I was too stunned to wonder how something like that had happened. I felt my face flush. I looked around. My opponent was over on the other side of the hall, observing a game. Nobody was looking at me or even in my direction. As far as I could tell, nobody had seen what I had done.
You see, according to the "touch-move" rule of tournament play, which requires a touched piece to be moved, I was obliged to move the piece I had picked up, even though I had done so inadvertently. In my case, it just so happened that moving the touched piece not only blew away my intended combination, but combined with the earlier loss of my Bishop, it pretty much guaranteed I'd lose the game.
"Forget about it, it never happened," said a voice in my head. "Nobody saw your little slip, which you didn't mean anyway, so play the winning move! Smash him!"
"No! Don't!" shouted an almost identical voice from very nearly the same place in my head. "You know the rules. It doesn't matter what you meant. You've got to move the piece you touched!"
"Are you nuts?" said the first voice. "What you committed was a textbook 'Fingerfehler'. You know what the right piece to move is, and you know you intended to move it, so what's the problem? Play the winning move!"
My hand hovered over the correct piece as my opponent returned to the board and resumed his seat.
"What kind of victory is that going to be?" asked the second voice. "Pretty hollow, that's what kind. Are you going to feel good about..."
"Oh, come on!" interrupted the first voice. "This is no time to turn Boy Scout! It's not as if you're committing perjury against an innocent defendant in a murder trial or stealing money or something. It's a game, for crying out loud!"
My hand hesitated.
"Yeah, exactly!" came the response. "That's the point, it is just a game, so why cheat? If you can't do the right thing now, when it doesn't really matter, then how are you going to react if you're in a position where the stakes actually mean something?"
"What a load of baloney! Come on, win the game!" said the first voice, "and I'll guarantee any regret you may feel will be minimal and forgotten almost immediately."
My fingers flexed.
"Move the touched piece, even if it means you lose the game," said the second voice, "and I'll guarantee you won't feel any regret about this decision ever."
While I was weighing the respective arguments, my opponent had used the position of my hand to divine the move I was undoubtedly on the verge of making and had connected the few remaining dots to his own checkmate.
"Oh, man!" he said. "A mate in three." He sighed heavily. "You win," he said, "I resign." He extended his hand across the board for the customary post-game handshake, and in that moment, I made my decision without any further thought.
"Well," I said, taking his hand, "to tell you the truth, I actually touched another piece first, by accident, while you were away from the board, and was struggling to figure out what I should do. As it turns out, moving the other piece would've lost the game for me, so actually,... I guess I'm the one who should resign. It's the right thing to do. You win."
Our hands remained clasped for some time as he gave me a long appraising look. Eventually, we broke the handshake and I started to gather my things. My opponent just sat there and just looked at me.

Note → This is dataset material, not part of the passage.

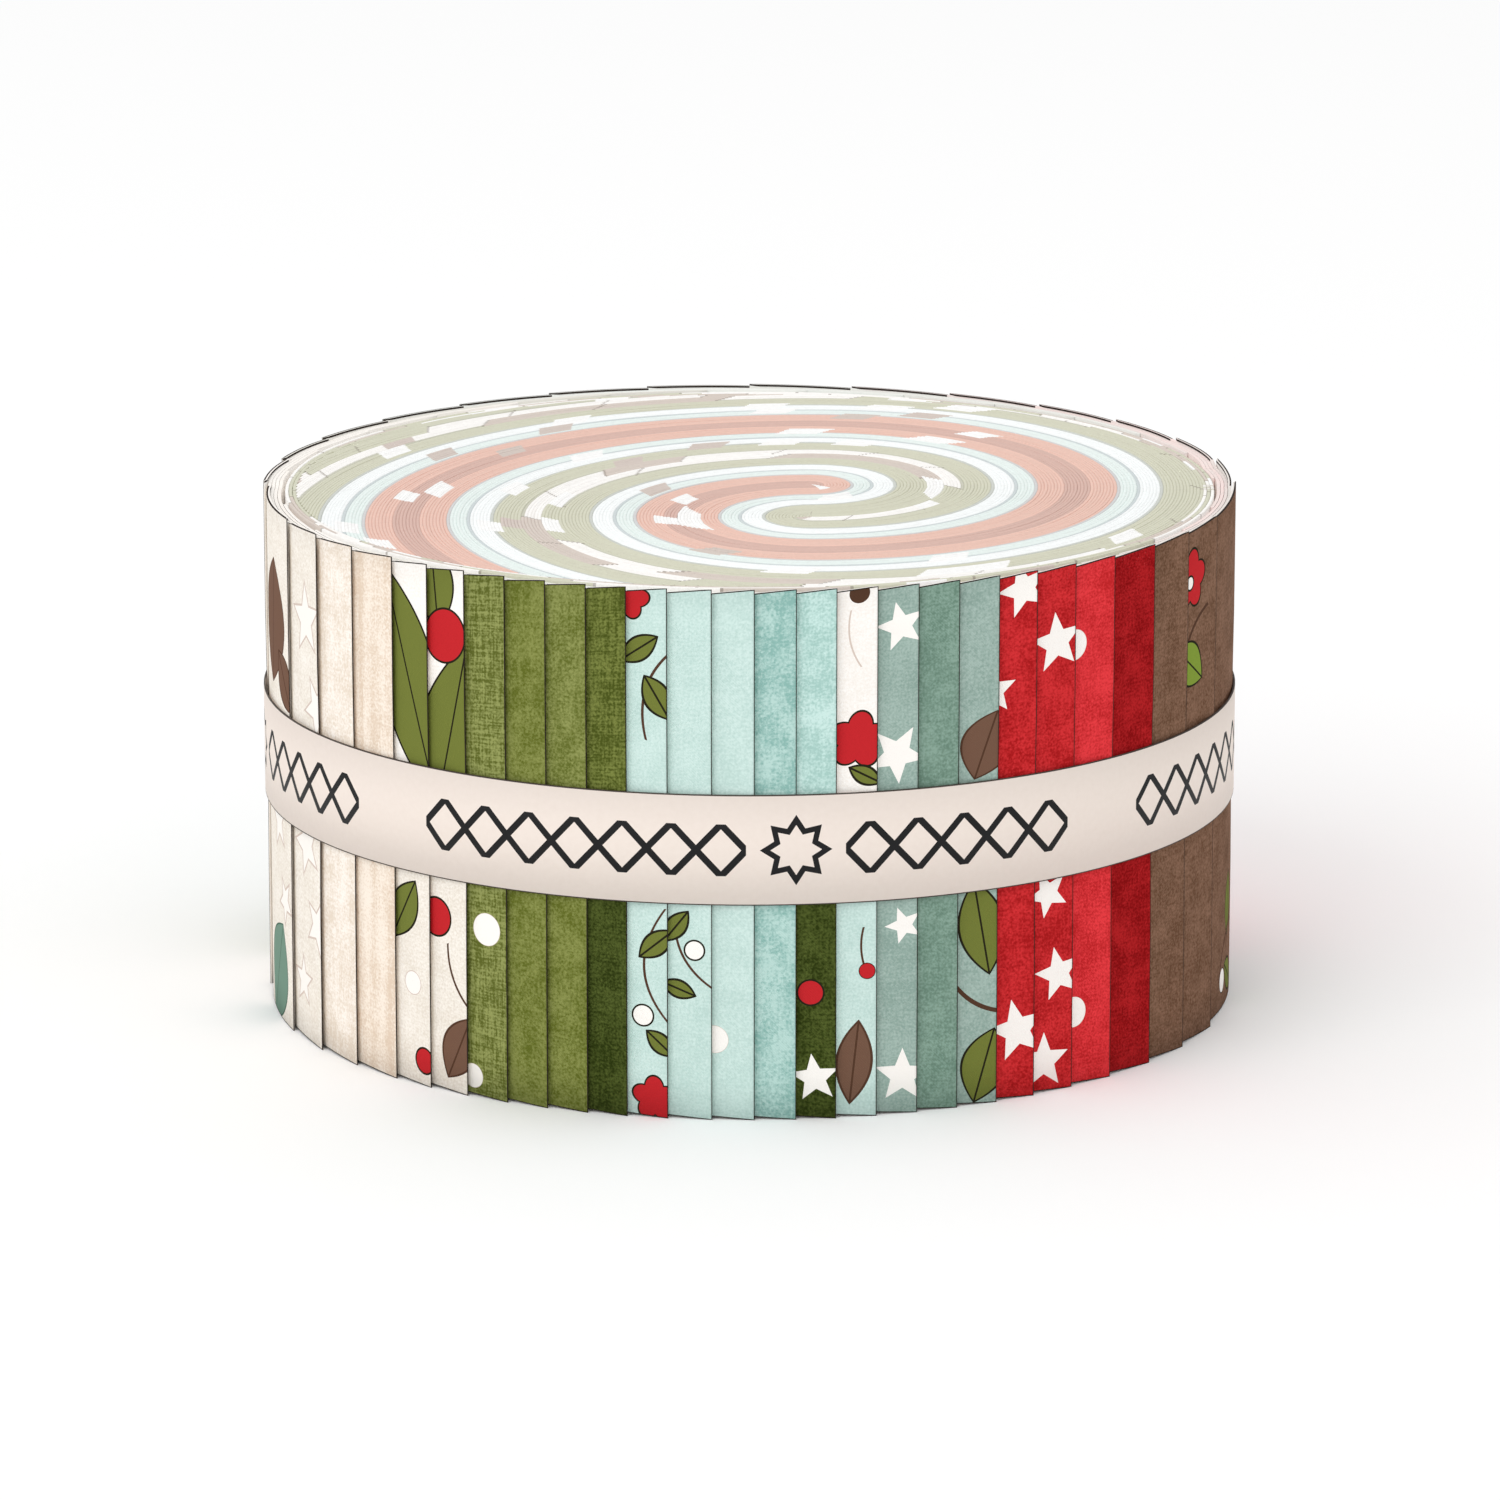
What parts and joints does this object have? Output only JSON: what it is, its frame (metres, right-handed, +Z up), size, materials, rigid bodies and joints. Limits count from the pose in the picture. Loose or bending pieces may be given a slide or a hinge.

"You know, I don't know if I'd have had the guts to admit something like that if the same thing had happened to me," he said, after a few moments. "So, considering how both of us should have lost this game, how about we call it a draw?"
I readily agreed to split the point, though mentally I disagreed with what he said about needing guts to do what I did. In the end, what I did was the easiest thing in the world.
It's surprising how little things can have such an effect.